Asked why so many Germans love Bhaktapur, Niels replies, “Many young German architects come here. It’s like the realization of a dream. A similar experience is not found anywhere else in the world.” He adds, “In their circle, architects always discuss urban space and have a sentimental attitude towards this subject. However, the discourse in the West about the sense of ‘place’ and the meaning of ‘urbanity’ is constantly fuelled by such an experience. One could call it ‘learning from Bhaktapur’ - not from Las Vegas, as a critic said in the 1970s. ‘Learning’ is not meant literally, but it implies a growing sensitivity towards the complexities of an urban scene beyond pure consumerism. Bhaktapur is unique and over the years, I have begun to understand and appreciate the different roles played by each individual in the Bhaktapur society.” He is fascinated by the complexity of life here and loves to observe the slow and at times sudden changes taking place.
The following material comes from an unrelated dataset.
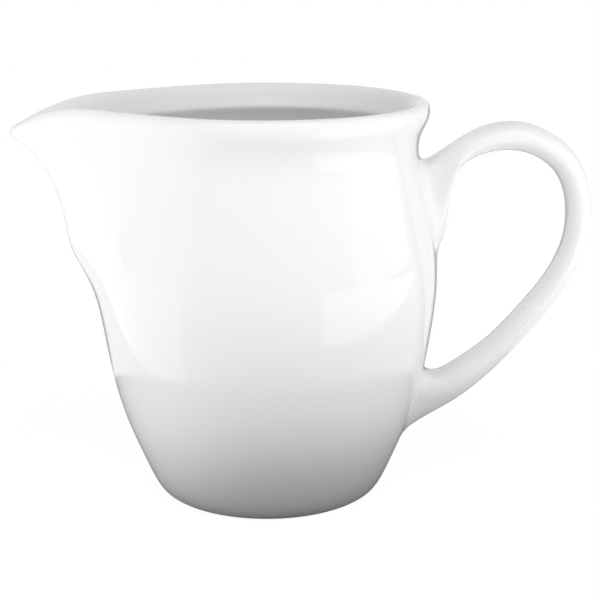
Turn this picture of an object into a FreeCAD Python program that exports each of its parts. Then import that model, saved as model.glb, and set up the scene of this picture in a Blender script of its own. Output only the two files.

The peaceful setting of his home in Tahaja is the ideal work place for Niels, and these days, he rarely ventures out. “We don’t need to go out,” he says. “And happiness is working on books like the one on caityas. To look at detail for years, to slowly learn by touching these details, an architectural historian enjoys an experience akin to enlightenment. It is a kind of meditation, not much different from what the Buddha achieved under the Bodhi tree.”

As we walk down the steps together, Wau informs us with a twinkle in her eye, “In the evenings, the owls start to hoot and soon the jackals begin to howl.” Obviously, the couple loves the natural surroundings they live in, and are happy to be away from the motor road and the bustle of the city. The trees they have planted around their vast compound have grown big, and there are no boundary walls to separate them from the neighbors. As we head back, Niels leads the way, and is soon far ahead of us, walking briskly along the narrow path, with no trace of aging in his gait. At 63, Niels Gutschow seems to be enjoying the fruits of having lived close to nature, devoted to research and conservation with unrestrained passion.